In the corner of the room, his mattress sits unused. The edges are stiff with dried drool — the very drool everyone used to shy away from. Zach was intensely affectionate. He loved with his whole body. And yet, visitors would dodge him, hold their clothes away, laugh nervously.

“Zach, sit down.”

“Zach, go away.”

He never understood why love had conditions.

The medicine chart still hangs on the fridge — morning, afternoon, night — followed meticulously, desperately, faithfully. A quiet record of how hard we tried. His leash hangs with the others, but his remains vacant. I notice the name tag first. Zachary. Still there. Waiting.

Then comes the first midnight walk without him.

We step out as a family, no one leaving anyone alone. The girls walk beside me, steady and present, as if they instinctively know that this is not a walk — it is an endurance test. I see the spot where Zach always stopped to pee. He took his time. He ambled. He was a big boy. He occupied space without apology.

And now that space is painfully, offensively empty.

I don’t have many grand things to say about our relationship, except this: I loved him. Fiercely. Quietly. In the way fathers often do with sons. It wasn’t demonstrative. It wasn’t dramatic. But it was solid.

Nothing like my relationship with my own father — because Zach always looked to me for help, for reassurance, for safety. And I always told him the same thing: I’ve got your back.

I used to sing to him —

You’re my honey bunch, sugar plum, pimply imply umpkin —

and he would come charging towards me, tail wagging wildly, a weapon that bruised shins and toppled objects. Love, again, without restraint.

The house feels hollow now. Zach was a large presence — lumbering, filling up rooms, claiming corners, leaning his weight into life. The gentlest boxer dog. The sweetest. And according to everyone in the family, one of the most handsome dogs they had ever seen.

He knew my aunts.

He lived through Covid with me.

He witnessed deaths.

He stood beside me through grief before becoming its centre.

He was my baby.

My baby boy.

And he has taken a piece of my heart with him.

People often talk about grief as something that arrives suddenly, but this grief has been rehearsed for months. Living with two terminally ill dogs teaches you anticipatory mourning — the long, slow exhaustion of loving while preparing to lose.
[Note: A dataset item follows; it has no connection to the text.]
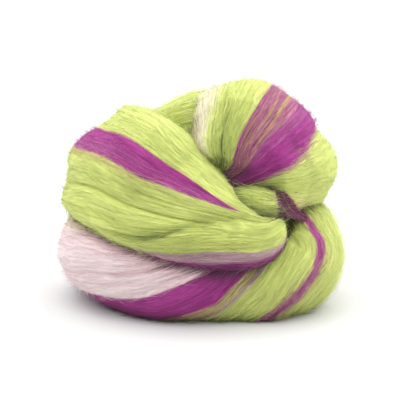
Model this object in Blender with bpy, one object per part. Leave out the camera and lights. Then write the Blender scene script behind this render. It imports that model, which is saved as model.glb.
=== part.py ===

And yet, when the moment finally comes, it still catches you unprepared.

Condolences arrive. Kind words follow death easily. But the real work of grief happens afterwards — when no one is watching, when the house is quiet, when memory ambushes you in ordinary moments.

These memories will keep jolting me as the days go on. I know this. I have seen enough death to know that time dulls the sharpest edges. Pain becomes a low ache. Survivable. Livable.

But not yet.

Right now, I am grief-stricken.

Right now, I am wracked with pain.

Right now, love has nowhere to go.

And so it lingers — in empty bowls, unused leashes, dried drool, midnight walks, and a father that remembers him even when the world moves on.